Damit mag er Recht haben – nur ist das gar nicht das eigentliche Problem. Wenn der Begriff verwendet wird, handelt es sich an vielen Stellen viel mehr um eine sprachliche Unschärfe. Es geht nicht darum, dass das Zustandekommen der Entscheidung unbekannt ist oder dass der Prozess nicht Live im Fernsehen übertragen wird. Es geht darum, dass eine Lösung präsentiert wird, die nichts mit dem Wählerwillen zu tun hat und schon deshalb als undemokratisch wahrgenommen wird.

Ursula von der Leyen freut sich über ihre Wahl, zur EU-Kommissionspräsidentin

Interesse an Europa? Scheiß egal.

Dabei schien in jüngerer Vergangenheit – auch durch die Bewegung Pulse of Europe – der Europäische Gedanke wieder viel besser zu Gedeihen. Für viele Menschen aus meiner Generation ist Europa Teil der Lebensrealität. Und das meint nicht nur Reisefreiheit. Die Wahlbeteiligung bei den EU-Wahlen ist 2019 zum ersten Mal seit 1979 wieder angestiegen und auf dem höchsten Stand seit 1994. Das ist eine positive Entwicklung, auch wenn die Polarisierung und Radikalisierung der Debatte sicherlich auch ihren Beitrag dazu leistet. Nur droht die Politik diese im Grundsatz positive Entwicklung mit einer einzigen Personalie wieder einzureißen.
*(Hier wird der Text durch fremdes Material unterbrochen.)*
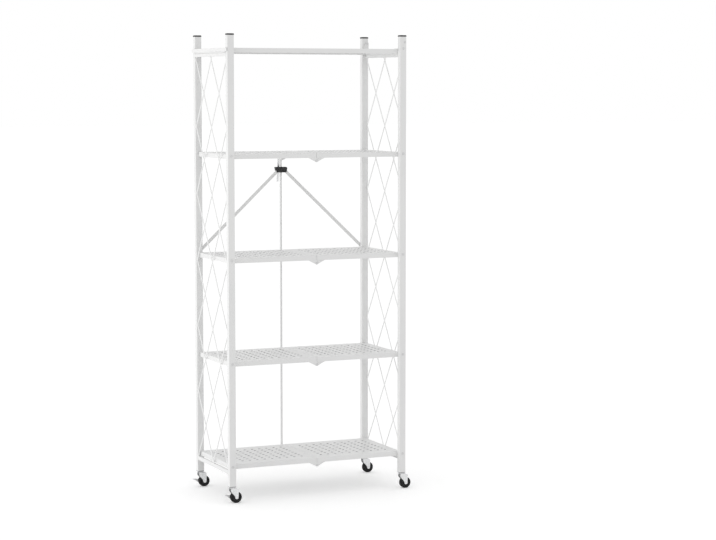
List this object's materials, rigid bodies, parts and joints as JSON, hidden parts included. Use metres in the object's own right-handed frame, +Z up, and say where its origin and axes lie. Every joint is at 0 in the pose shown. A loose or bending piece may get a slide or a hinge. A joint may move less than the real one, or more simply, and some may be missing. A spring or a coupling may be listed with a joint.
{
  "type": "folding shelving unit",
  "caption": "White steel shelving unit on casters whose perforated shelves fold up at the middle, so that its lattice side frames close flat together.",
  "frame": {"origin": "on the floor, in the middle of the four posts", "axes": "+X across the width to the unit's right seen from the front, +Y from front to rear, +Z up"},
  "size_m": [0.697, 0.3821, 1.6],
  "materials": {
    "white_coat": "satin powder coat",
    "white_shelf": "satin powder coat",
    "white_wire": "satin powder coat",
    "white_rivet": "satin",
    "grey_plastic": "matte",
    "black_plastic": "matte",
    "wheel_black": "matte",
    "zinc": "zinc plated"
  },
  "bodies": {
    "left_frame": {"left_front_post": "white_coat", "left_rear_post": "white_coat", "left_top_rail": "white_coat", "left_bottom_rail": "white_coat", "left_lattice": "white_wire", "left_front_cap": "black_plastic", "left_rear_cap": "black_plastic", "left_shelf_pivots": "white_rivet", "left_front_caster_plug": "grey_plastic", "left_rear_caster_plug": "grey_plastic"},
    "right_frame": {"right_front_post": "white_coat", "right_rear_post": "white_coat", "right_top_rail": "white_coat", "right_bottom_rail": "white_coat", "right_lattice": "white_wire", "right_front_cap": "black_plastic", "right_rear_cap": "black_plastic", "right_shelf_pivots": "white_rivet", "right_front_caster_plug": "grey_plastic", "right_rear_caster_plug": "grey_plastic", "top_shelf_pivots": "white_rivet"},
    "shelf_2_left": {"shelf_2_left_half": "white_shelf", "shelf_2_centre_pins": "white_rivet"},
    "shelf_2_right": {"shelf_2_right_half": "white_shelf"},
    "shelf_3_left": {"shelf_3_left_half": "white_shelf", "shelf_3_centre_pins": "white_rivet"},
    "shelf_3_right": {"shelf_3_right_half": "white_shelf"},
    "shelf_4_left": {"shelf_4_left_half": "white_shelf", "shelf_4_centre_pins": "white_rivet"},
    "shelf_4_right": {"shelf_4_right_half": "white_shelf"},
    "shelf_5_left": {"shelf_5_left_half": "white_shelf", "shelf_5_centre_pins": "white_rivet"},
    "shelf_5_right": {"shelf_5_right_half": "white_shelf"},
    "top_shelf": {"top_shelf_panel": "white_shelf", "top_shelf_end_lip": "white_shelf", "top_shelf_hinge_ears": "white_coat"},
    "rod": {"linkage_rod": "white_coat", "shelf_2_rod_bush": "white_coat", "shelf_3_rod_bush": "white_coat", "shelf_4_rod_bush": "white_coat", "shelf_5_rod_bush": "white_coat"},
    "hub": {"slider_hub": "black_plastic", "lever_pin": "zinc"},
    "lever": {"release_lever": "zinc"},
    "left_brace": {"left_brace": "white_coat"},
    "right_brace": {"right_brace": "white_coat"},
    "left_front_caster": {"left_front_fork": "zinc", "left_front_axle": "zinc"},
    "left_front_wheel": {"left_front_wheel": "wheel_black"},
    "left_front_pedal": {"left_front_brake_pedal": "zinc"},
    "left_rear_caster": {"left_rear_fork": "zinc", "left_rear_axle": "zinc"},
    "left_rear_wheel": {"left_rear_wheel": "wheel_black"},
    "left_rear_pedal": {"left_rear_brake_pedal": "zinc"},
    "right_front_caster": {"right_front_fork": "zinc", "right_front_axle": "zinc"},
    "right_front_wheel": {"right_front_wheel": "wheel_black"},
    "right_rear_caster": {"right_rear_fork": "zinc", "right_rear_axle": "zinc"},
    "right_rear_wheel": {"right_rear_wheel": "wheel_black"}
  },
  "joints": [
    {"name": "fold", "type": "hinge", "parent": "left_frame", "child": "shelf_3_left", "pos_m": [-0.321, 0, 0.834], "axis": [0, -1, 0], "range_deg": [0, 90]},
    {"name": "shelf_3_centre", "type": "hinge", "parent": "shelf_3_left", "child": "shelf_3_right", "pos_m": [0, 0, 0.813], "axis": [0, 1, 0], "range_deg": [0, 180]},
    {"name": "right_frame_hinge", "type": "hinge", "parent": "shelf_3_right", "child": "right_frame", "pos_m": [0.321, 0, 0.834], "axis": [0, -1, 0], "range_deg": [0, 90]},
    {"name": "shelf_2_left_hinge", "type": "hinge", "parent": "left_frame", "child": "shelf_2_left", "pos_m": [-0.321, 0, 1.188], "axis": [0, -1, 0], "range_deg": [0, 90]},
    {"name": "shelf_2_centre", "type": "hinge", "parent": "shelf_2_left", "child": "shelf_2_right", "pos_m": [0, 0, 1.167], "axis": [0, 1, 0], "range_deg": [0, 180]},
    {"name": "shelf_4_left_hinge", "type": "hinge", "parent": "left_frame", "child": "shelf_4_left", "pos_m": [-0.321, 0, 0.48], "axis": [0, -1, 0], "range_deg": [0, 90]},
    {"name": "shelf_4_centre", "type": "hinge", "parent": "shelf_4_left", "child": "shelf_4_right", "pos_m": [0, 0, 0.459], "axis": [0, 1, 0], "range_deg": [0, 180]},
    {"name": "shelf_5_left_hinge", "type": "hinge", "parent": "left_frame", "child": "shelf_5_left", "pos_m": [-0.321, 0, 0.126], "axis": [0, -1, 0], "range_deg": [0, 90]},
    {"name": "shelf_5_centre", "type": "hinge", "parent": "shelf_5_left", "child": "shelf_5_right", "pos_m": [0, 0, 0.105], "axis": [0, 1, 0], "range_deg": [0, 180]},
    {"name": "rod_pivot", "type": "hinge", "parent": "shelf_3_left", "child": "rod", "pos_m": [0, 0.1785, 0.813], "axis": [0, 1, 0], "range_deg": [0, 90]},
    {"name": "hub_slide", "type": "slide", "parent": "rod", "child": "hub", "axis": [0, 0, -1], "range_m": [0, 0.2098]},
    {"name": "left_brace_hinge", "type": "hinge", "parent": "left_frame", "child": "left_brace", "pos_m": [-0.321, 0.1717, 0.834], "axis": [0, -1, 0], "range_deg": [0, 46.3]},
    {"name": "right_brace_hinge", "type": "hinge", "parent": "right_frame", "child": "right_brace", "pos_m": [0.321, 0.1717, 0.834], "axis": [0, 1, 0], "range_deg": [0, 46.3]},
    {"name": "top_shelf_hinge", "type": "hinge", "parent": "right_frame", "child": "top_shelf", "pos_m": [0.327, 0, 1.576], "axis": [0, 1, 0], "range_deg": [0, 270]},
    {"name": "lever_press", "type": "hinge", "parent": "hub", "child": "lever", "pos_m": [0, 0.1909, 1.125], "axis": [1, 0, 0], "range_deg": [0, 10], "stiffness_Nm_per_rad": 0.3, "springref_deg": -5.73},
    {"name": "left_front_swivel", "type": "hinge", "parent": "left_frame", "child": "left_front_caster", "pos_m": [-0.321, -0.16, 0.054], "axis": [0, 0, 1], "continuous": true},
    {"name": "left_front_roll", "type": "hinge", "parent": "left_front_caster", "child": "left_front_wheel", "pos_m": [-0.3073, -0.16, 0.02], "axis": [0, 1, 0], "continuous": true},
    {"name": "left_front_brake", "type": "hinge", "parent": "left_front_caster", "child": "left_front_pedal", "pos_m": [-0.3073, -0.16, 0.02], "axis": [0, -1, 0], "range_deg": [0, 12]},
    {"name": "left_rear_swivel", "type": "hinge", "parent": "left_frame", "child": "left_rear_caster", "pos_m": [-0.321, 0.16, 0.054], "axis": [0, 0, 1], "continuous": true},
    {"name": "left_rear_roll", "type": "hinge", "parent": "left_rear_caster", "child": "left_rear_wheel", "pos_m": [-0.3073, 0.16, 0.02], "axis": [0, 1, 0], "continuous": true},
    {"name": "left_rear_brake", "type": "hinge", "parent": "left_rear_caster", "child": "left_rear_pedal", "pos_m": [-0.3073, 0.16, 0.02], "axis": [0, -1, 0], "range_deg": [0, 12]},
    {"name": "right_front_swivel", "type": "hinge", "parent": "right_frame", "child": "right_front_caster", "pos_m": [0.321, -0.16, 0.054], "axis": [0, 0, 1], "continuous": true},
    {"name": "right_front_roll", "type": "hinge", "parent": "right_front_caster", "child": "right_front_wheel", "pos_m": [0.3347, -0.16, 0.02], "axis": [0, 1, 0], "continuous": true},
    {"name": "right_rear_swivel", "type": "hinge", "parent": "right_frame", "child": "right_rear_caster", "pos_m": [0.321, 0.16, 0.054], "axis": [0, 0, 1], "continuous": true},
    {"name": "right_rear_roll", "type": "hinge", "parent": "right_rear_caster", "child": "right_rear_wheel", "pos_m": [0.3347, 0.16, 0.02], "axis": [0, 1, 0], "continuous": true}
  ],
  "couplings": [
    {"joint": "shelf_3_centre", "follows": "fold", "ratio": 2},
    {"joint": "right_frame_hinge", "follows": "fold", "ratio": 1},
    {"joint": "shelf_2_left_hinge", "follows": "fold", "ratio": 1},
    {"joint": "shelf_2_centre", "follows": "fold", "ratio": 2},
    {"joint": "shelf_4_left_hinge", "follows": "fold", "ratio": 1},
    {"joint": "shelf_4_centre", "follows": "fold", "ratio": 2},
    {"joint": "shelf_5_left_hinge", "follows": "fold", "ratio": 1},
    {"joint": "shelf_5_centre", "follows": "fold", "ratio": 2},
    {"joint": "rod_pivot", "follows": "fold", "ratio": 1},
    {"joint": "hub_slide", "follows": "fold", "m_per_rad": 0.13343},
    {"joint": "left_brace_hinge", "follows": "fold", "ratio": 0.51395},
    {"joint": "right_brace_hinge", "follows": "fold", "ratio": 0.51395}
  ]
}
Letztlich aber ist es einigermaßen egal, ob das Ergebnis [[im Hinterzimmer]] oder auf offener Bühne verhandelt wird. Entscheidend ist, wie das Ergebnis ausfällt. Und wenn die Wählerinnen und Wähler das Gefühl haben, man erzählt ihnen vor der Wahl, dass Elefanten gelb sind und nach der Wahl sind sie dann plötzlich grün, dann führt das nicht zu positiver Akzeptanz der Prozesse. Dass der grüne Elefant einen deutschen Passt hat, ist dabei völlig egal. Denn die Wählerinnen und Wähler bleiben frustriert zurück. Und das kann eine EU, die Großbritannien mit großer Wahrscheinlichkeit bereits verloren hat, absolut nicht gebrauchen.